In each of these questions think of the moral principles that you are using to make your decision. Please remember that because of the separation of church and state in the U.S., Americans must use nonreligious principles to establish laws against specific behaviors.

Note: strictly speaking one does not have a human "baby" until birth. The fertilized egg is a zygote or conceptus, the embryo is capable of being implanted in a womb, and a fetus is the correct name for the human being as it develops in the womb. As a side note, over 60% of human zygotes are never implanted and are absored back into the mother's body.

1. Who is a better person? A gay man who is sincere in his religious belief or a straight man who pretends that he is a religious person? Let us say that the two men are equal in all other virtues and vices.  Read this article on sodomy.

2. Should gay and lesbian couples be allowed to marry and thereby attain all the rights of married couples? Keep in mind that if the reason for marriage is procreation, then infertile couples or straight couples who choose not to have children would not be allowed to marry. Also keep in mind that a great many straight married couples practice the same "unnatural" sexual practices as nonstraights do.  Read this article on sodomy.

3. Some African-American leaders argue that their brothers and sisters should receive back pay with interest for the 205 years of slave labor that their ancestors contributed to the American economy. What do you think of this argument and what moral principles, if any, are behind it?  These leaders claim that there is now precedent for this because Japanese Americans have received payments for their internment during World War II and Holocaust victims are not getting reparations from the German government and German corporations who used them as slave labor.  Specifically, should the Etna Life Insurance Company pay the descendants of slaves for the money it made by insuring their ancestors' lives as property?

4. Many infertile couples have gone to fertility clinics and the scientists there have produced embryos from their eggs and sperm. Should these couples be able to donate the extra embryos for stem cell research or any other type of scientific research? Note that the crucial issue here is whether the human embryo is a person. For background on this issue, read this article on the web.

5. The traditional theories of a just war make strict provisions for the protection of noncombatants. However, warfare in the 20th Century has extended the battlefield to cities, and in the case of Vietnam, to villages. The most dramatic examples of this were the fire bombing of German cities and the atomic bombing of Hiroshima and Nagasaki. What moral principle can we use to make this exception to the time honored theory of the just war?

6. Many states now have extra penalties for acts of murder, rape, or assault that are motivated by hatred against nonwhites or homosexuals. What moral principle(s) could be used for such legislation?

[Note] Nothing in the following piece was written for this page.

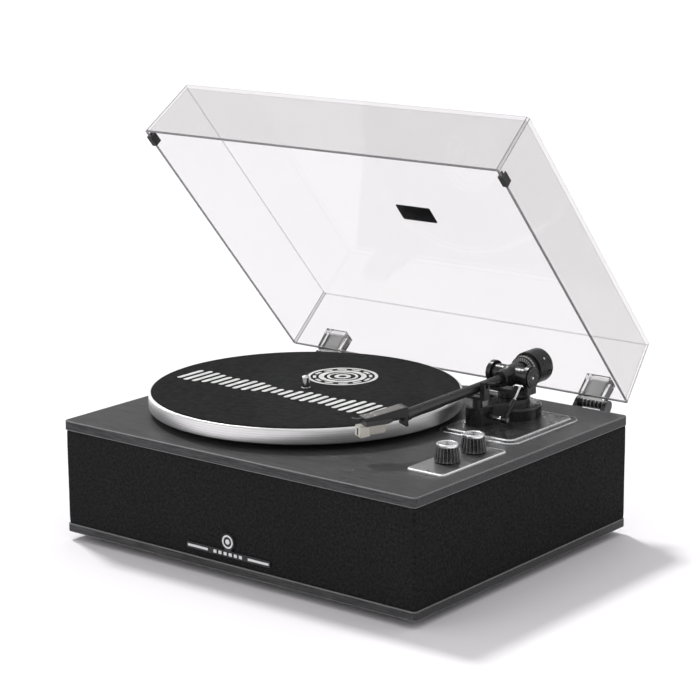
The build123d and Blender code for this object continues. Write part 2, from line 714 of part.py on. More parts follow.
# ---- Arm rest, lifter and cue lever -------------------------------------------------------------
cradle_half = 4.0
slot_floor = pivot_z - 8.9
clip_pivot_x = pivot_x + 9.0
clip_pivot_z = pivot_z + 3.5
with BuildPart() as arm_rest:
    disc_at(pivot_x, rest_y, base_top, slot_floor - 2, 4.0)
    with BuildSketch(Plane.XZ.offset(-rest_y - cradle_half)):
        with BuildLine():
            Polyline((pivot_x - 9, slot_floor - 2.4), (pivot_x + 11, slot_floor - 2.4), (pivot_x + 11, clip_pivot_z + 2),
                     (pivot_x + 6, clip_pivot_z + 2), (pivot_x + 6, slot_floor), (pivot_x - 6, slot_floor),
                     (pivot_x - 6, slot_floor + 2.1), (pivot_x - 9, slot_floor + 2.1), close=True)
        make_face()
    extrude(amount=2 * cradle_half)
    with BuildSketch(Plane.XZ.offset(-rest_y - 1.8)):
        with Locations((clip_pivot_x, clip_pivot_z)):
            Rectangle(8, 8)
    extrude(amount=3.6, mode=Mode.SUBTRACT)
    with BuildSketch(Plane.XZ.offset(-rest_y - cradle_half)):
        with Locations((clip_pivot_x - 0.5, clip_pivot_z)):
            Circle(0.9)
    extrude(amount=2 * cradle_half)
save(arm_rest.part, "arm_rest")

clip_rise = math.radians(15)
clip_plane = Plane(origin=(clip_pivot_x - 0.5, rest_y + 1.5, clip_pivot_z),
                   x_dir=(math.cos(clip_rise), 0, math.sin(clip_rise)), z_dir=(0, -1, 0))
with BuildPart() as arm_clip:
    with BuildSketch(clip_plane):
        Circle(2.2)
        with BuildLine():
            Polyline((0, 0.9), (0, -0.9), (13, -2.1), (16, -0.7), (15.4, 0.9), (12.6, -0.3), close=True)
        make_face()
        Circle(0.9 + running_gap, mode=Mode.SUBTRACT)
    extrude(amount=3.0)
save(arm_clip.part, "arm_clip")

lifter_top = pivot_z - 5.8 - lifter_lift
with BuildPart() as lifter_bar:
    with BuildSketch(Plane.XY.offset(lifter_top - 2.4)):
        with BuildLine():
            outer_arc = CenterArc((pivot_x, pivot_y), lifter_arc_radius + 2.5, -140, 62)
            inner_arc = CenterArc((pivot_x, pivot_y), lifter_arc_radius - 2.5, -140, 62)
            Line(outer_arc @ 0, inner_arc @ 0)
            Line(outer_arc @ 1, inner_arc @ 1)
        make_face()
    extrude(amount=2.4)
    disc_at(lifter_rod_x, lifter_rod_y, base_top - 8, lifter_top - 2.4, 2.0)
save(lifter_bar.part, "lifter_bar")

lever_hub = Vector(141.0, lever_y, lever_z)
lever_tip = Vector(147.5, 70.5, deck + 39.0)
lever_line = Plane(origin=lever_hub, z_dir=(lever_tip - lever_hub).normalized())
lever_length = (lever_tip - lever_hub).length
with BuildPart() as cue_lever:
    with BuildSketch(Plane.YZ.offset(119)):
        with Locations((lever_y, lever_z)):
            Circle(2.0)
    extrude(amount=20)
    with BuildSketch(Plane.YZ.offset(138)):
        with Locations((lever_y, lever_z)):
            Circle(3.4)
    extrude(amount=5.5)
    with BuildSketch(lever_line):
        Circle(1.0)
    extrude(amount=lever_length)
    with BuildSketch(lever_line):
        Circle(1.7)
    extrude(amount=lever_length * 0.62)
save(cue_lever.part, "cue_lever")

# ---- Hinges -------------------------------------------------------------------------------------
with BuildPart() as hinge_bases:
    for side in (-1, 1):
        centre = side * hinge_x
        for cheek in (-1, 1):
            cheek_low = centre + min(cheek * 13.3, cheek * 17.5)
            with BuildSketch(Plane.YZ.offset(cheek_low)):
                with Locations((hinge_axis_y, hinge_axis_z)):
                    Circle(5.2)
                with Locations((half_depth + 1.5, deck - 10)):
                    Rectangle(3, 16)
                make_hull()
            extrude(amount=4.2)
        box_between(centre - 17.5, centre + 17.5, half_depth, half_depth + 3, deck - 34, deck - 2)
        with BuildSketch(Plane.YZ.offset(centre - 17.5)):
            with Locations((hinge_axis_y, hinge_axis_z)):
                Circle(2.0)
        extrude(amount=35)
save(hinge_bases.part, "hinge_bases")

# ---- Dust cover, built in its own tilted frame: +x right, +y to the rear edge, +z away from the plinth -----------
tilt = math.radians(cover_angle)
cover_up = Vector(0, math.sin(tilt), math.cos(tilt))
cover_rear = Vector(0, math.cos(tilt), -math.sin(tilt))
rim_origin = Vector(0, hinge_axis_y, hinge_axis_z) - cover_rear * hinge_back - cover_up * hinge_up
cover = Plane(origin=rim_origin, x_dir=(1, 0, 0), z_dir=cover_up)
lid_width = cover_width - 2 * draft_side
lid_length = cover_length - draft_front - draft_rear
lid_centre = -draft_rear - lid_length / 2


def cover_profile(x):
    """The cover's side plane at x: its own x runs to the rear, its y runs up."""
    return Plane(origin=rim_origin + Vector(x, 0, 0), x_dir=cover_rear, z_dir=(1, 0, 0))


with BuildPart() as dust_cover:
    with BuildSketch(cover):
        with Locations((0, -cover_length / 2)):
            RectangleRounded(cover_width, cover_length, cover_corner_radius)
    with BuildSketch(cover.offset(cover_height)):
        with Locations((0, lid_centre)):
            RectangleRounded(lid_width, lid_length, cover_corner_radius)
    loft()
    rim_face = dust_cover.faces().filter_by(lambda f: abs(f.normal_at().dot(cover_up)) > 0.999)
    rim_face = rim_face.sort_by(lambda f: (f.center() - rim_origin).dot(cover_up))[0]
    offset(amount=-cover_wall, openings=rim_face)
save(dust_cover.part, "dust_cover")

label_y = -164.0
with BuildPart() as cover_label:
    with BuildSketch(cover.offset(cover_height)):
        with Locations((0, label_y)):
            RectangleRounded(40, 21, 1.5)
    extrude(amount=0.6)
save(cover_label.part, "cover_label")

bumper_y = -313.5
bumper_length = 12.0
side_slope = draft_side / cover_height


def wall_point(side, inset, height):
    """A point measured inwards from one side wall's outer face, in a plane across the cover."""
    return (side * (cover_width / 2 - inset - side_slope * height), height)


with BuildPart() as cover_bumpers:
    for side in (-1, 1):
        face = Plane(origin=cover.from_local_coords((0, bumper_y - bumper_length / 2, 0)), x_dir=(1, 0, 0),
                     z_dir=-cover_rear)
        with BuildSketch(face):
            with BuildLine():
                Polyline(wall_point(side, -0.02, 6), wall_point(side, -1.3, 6), wall_point(side, -1.3, -1.5),
                         wall_point(side, 4.0, -1.5), wall_point(side, 4.0, 6),
                         wall_point(side, cover_wall + 0.06, 6), wall_point(side, cover_wall + 0.06, -0.02),
                         wall_point(side, -0.02, -0.02), close=True)
            make_face()
        extrude(amount=-bumper_length)
save(cover_bumpers.part, "cover_bumpers")

rear_slope = draft_rear / cover_height
with BuildPart() as hinge_sockets:
    for side in (-1, 1):
        with BuildSketch(cover_profile(side * hinge_x - 13)):
            with BuildLine():
                Polyline((-rear_slope + 0.02, 1), (-rear_slope * 24 + 0.02, 24), (12, 24), (12, 6.6), (6.3, 6.6),
                         (6.3, 1), close=True)
            make_face()
        extrude(amount=26)
        with BuildSketch(cover_profile(side * hinge_x - 8.3)):
            with BuildLine():
                Polyline((6.7, 5), (6.7, 21.6), (10.3, 21.6), (10.3, 5), close=True)
            make_face()
        extrude(amount=16.6, mode=Mode.SUBTRACT)
save(hinge_sockets.part, "hinge_sockets")

with BuildPart() as hinge_leaves:
    for side in (-1, 1):
        with BuildSketch(cover_profile(side * hinge_x - 12.8)):
            with Locations((hinge_back, hinge_up)):
                Circle(4.8)
        extrude(amount=25.6)
        with BuildSketch(cover_profile(side * hinge_x - 8)):
            with BuildLine():
                Polyline((7, hinge_up), (10, hinge_up), (10, 21.4), (7, 21.4), close=True)
            make_face()
        extrude(amount=16)
        with BuildSketch(cover_profile(side * hinge_x - 12.8)):
            with Locations((hinge_back, hinge_up)):
                Circle(2.0 + running_gap)
        extrude(amount=25.6, mode=Mode.SUBTRACT)
save(hinge_leaves.part, "hinge_leaves")
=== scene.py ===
"""Looks for the belt-drive record player: materials, detailed pieces, studio and camera.

Metres, in the model's frame: +Z up, the front faces -Y, the tonearm is on +X.
"""
import json
import math

import bmesh
import bpy
from mathutils import Matrix, Vector, noise


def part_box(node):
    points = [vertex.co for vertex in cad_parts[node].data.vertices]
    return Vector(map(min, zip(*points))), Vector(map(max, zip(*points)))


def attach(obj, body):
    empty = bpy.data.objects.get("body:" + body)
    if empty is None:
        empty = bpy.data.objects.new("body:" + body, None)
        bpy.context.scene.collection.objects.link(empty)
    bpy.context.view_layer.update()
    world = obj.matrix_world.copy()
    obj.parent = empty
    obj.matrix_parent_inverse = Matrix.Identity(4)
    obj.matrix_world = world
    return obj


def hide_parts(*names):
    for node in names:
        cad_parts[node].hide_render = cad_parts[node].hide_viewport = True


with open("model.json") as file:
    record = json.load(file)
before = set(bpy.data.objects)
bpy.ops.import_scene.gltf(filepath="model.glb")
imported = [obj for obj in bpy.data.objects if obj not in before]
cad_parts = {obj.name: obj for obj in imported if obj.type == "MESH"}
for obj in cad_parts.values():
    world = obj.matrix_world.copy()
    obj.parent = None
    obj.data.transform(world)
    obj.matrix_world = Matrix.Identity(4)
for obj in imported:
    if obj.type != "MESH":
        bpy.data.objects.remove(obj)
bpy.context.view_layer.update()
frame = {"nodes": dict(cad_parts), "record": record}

scene = bpy.context.scene
MM = 0.001
TURN = 2 * math.pi
BEVEL_SAMPLES = 4
FLAT_COSINE = 0.998


# ---- Shader helpers -------------------------------------------------------------------------------------
class Shader:
    """A node material around one Principled shader, with its patterns in object coordinates."""

    def __init__(self, name, colour, roughness, metallic=0.0, **sockets):
        self.material = bpy.data.materials.new(name)
        self.material.use_nodes = True
        self.tree = self.material.node_tree
        self.shader = self.tree.nodes["Principled BSDF"]
        self.shader.inputs["Base Color"].default_value = (*colour, 1)
        self.shader.inputs["Roughness"].default_value = roughness
        self.shader.inputs["Metallic"].default_value = metallic
        for socket, value in sockets.items():
            self.shader.inputs[socket.replace("_", " ")].default_value = value
        self.coords = self.node("ShaderNodeTexCoord").outputs["Object"]
        self.normal = None

    def node(self, kind, **settings):
        made = self.tree.nodes.new(kind)
        for key, value in settings.items():
            setattr(made, key, value)
        return made

    def link(self, source, target):
        self.tree.links.new(source, target)

    def stretched(self, scale):
        mapping = self.node("ShaderNodeMapping")
        mapping.inputs["Scale"].default_value = scale
        self.link(self.coords, mapping.inputs["Vector"])
        return mapping.outputs["Vector"]

    def noise(self, scale, detail=3.0, roughness=0.55, coords=None):
        texture = self.node("ShaderNodeTexNoise")
        texture.inputs["Scale"].default_value = scale
        texture.inputs["Detail"].default_value = detail
        texture.inputs["Roughness"].default_value = roughness
        self.link(coords or self.coords, texture.inputs["Vector"])
        return texture.outputs["Fac"]

    def cell_borders(self, scale, coords):
        """Distance to the border of irregular cells, such as the gaps between printed tracks."""
        texture = self.node("ShaderNodeTexVoronoi", feature="DISTANCE_TO_EDGE")
        texture.inputs["Scale"].default_value = scale
        self.link(coords, texture.inputs["Vector"])
        return texture.outputs["Distance"]

    def math(self, operation, a, b=0.0):
        made = self.node("ShaderNodeMath", operation=operation)
        for socket, value in zip(made.inputs, (a, b)):
            if isinstance(value, (int, float)):
                socket.default_value = value
            else:
                self.link(value, socket)
        return made.outputs[0]

    def dot(self, first, second):
        made = self.node("ShaderNodeVectorMath", operation="DOT_PRODUCT")
        for socket, value in zip(made.inputs, (first, second)):
            if isinstance(value, tuple):
                socket.default_value = value
            else:
                self.link(value, socket)
        return made.outputs["Value"]

    def blend(self, first, first_share, second, second_share):
        return self.math("ADD", self.math("MULTIPLY", first, first_share),
                         self.math("MULTIPLY", second, second_share))

    def split(self):
        made = self.node("ShaderNodeSeparateXYZ")
        self.link(self.coords, made.inputs[0])
        return made.outputs

    def wave(self, value, period):
        return self.math("SINE", self.math("MULTIPLY", value, TURN / period))

    def around(self, operation, count):
        """A sine or cosine that repeats count times around the object's own z axis."""
        parts = self.split()
        angle = self.math("ARCTAN2", parts["Y"], parts["X"])
        return self.math(operation, self.math("MULTIPLY", angle, count))

    def ramp(self, value, low, high, out_low=0.0, out_high=1.0):
        made = self.node("ShaderNodeMapRange")
        for key, number in (("From Min", low), ("From Max", high), ("To Min", out_low), ("To Max", out_high)):
            made.inputs[key].default_value = number
        self.link(value, made.inputs["Value"])
        return made.outputs["Result"]

    def mix(self, factor, first, second):
        made = self.node("ShaderNodeMix", data_type="RGBA")
        self.link(factor, made.inputs["Factor"])
        for socket, value in ((made.inputs["A"], first), (made.inputs["B"], second)):
            if isinstance(value, tuple):
                socket.default_value = (*value, 1)
            else:
                self.link(value, socket)
        return made.outputs["Result"]

    def bevel_normal(self, radius):
        bevel = self.node("ShaderNodeBevel", samples=BEVEL_SAMPLES)
        bevel.inputs["Radius"].default_value = radius
        return bevel.outputs["Normal"]

    def edge_mask(self, radius, full=0.90):
        """0 on flats, 1 on edges: where the cosine from rounded normal to face normal falls to full."""
        geometry = self.node("ShaderNodeNewGeometry")
        turned_by = self.dot(self.bevel_normal(radius), geometry.outputs["Normal"])
        return self.ramp(turned_by, FLAT_COSINE, full)

    def radial_tangent(self):
        tangent = self.node("ShaderNodeTangent", direction_type="RADIAL", axis="Z")
        self.link(tangent.outputs["Tangent"], self.shader.inputs["Tangent"])

    def rounded(self, radius):
        """Catches light along edges as if they were rounded by radius."""
        self.normal = self.bevel_normal(radius)
        self.link(self.normal, self.shader.inputs["Normal"])

    def bump(self, height, distance, strength):
        """The last step of a material: gives its surface relief and returns it."""
        made = self.node("ShaderNodeBump")
        made.inputs["Distance"].default_value = distance
        made.inputs["Strength"].default_value = strength
        self.link(height, made.inputs["Height"])
        if self.normal is not None:
            self.link(self.normal, made.inputs["Normal"])
        self.link(made.outputs["Normal"], self.shader.inputs["Normal"])
        return self.material

    def colour(self, source):
        self.link(source, self.shader.inputs["Base Color"])

    def roughness(self, source):
        self.link(source, self.shader.inputs["Roughness"])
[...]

7. Recently conjoined twins (formerly known as Siamese twins) were surgically separated by order of a British court. The medical situation was such that the one twin named Rosie was very poorly developed physically and mentally and would, if the surgery were not performed, eventually kill her stronger sister Gracie. The operation would involve letting Rosie die. The parents did not want the operation because they said that God ordained that the twins be this way. Was the British court morally correct in ordering the surgery? Note: Gracie did survive the surgery and is doing quite well.  Read this article on the web.

8. Should taxpayer’s money be used for stem cell research, which requires that human embryos be used in the laboratory? What do you think about President’s Bush’s recent decision that federal money could be used for work on embryos already killed but not on those still frozen and viable? Again the basic issue is whether or not the human embryo is a person. Check out this article for some background.

9. The U.S. Congress recently banned human cloning, but the British Parliament just passed a bill allowing it under strict guidelines. Can there be any moral justification for making a genetic copy of any human being? Could, for example, human cloning be legitimately used to produce organs for needed transplants? Please note that these clones will actually be less similar than identical twins, primarily because of the age difference. They will also be different persons both morally and legally, just as identical twins are.

10. Should women be allowed to be surrogate mothers for infertile couples? Would it make any difference if the woman were a stranger or a close relative? For example, a few years ago an Oklahoma mother carried her daughter and son-in-law’s conceptus-embryo-fetus to term.

11. Does going to war in Iraq qualify as a just war?  Check here for the moral principles of a just war.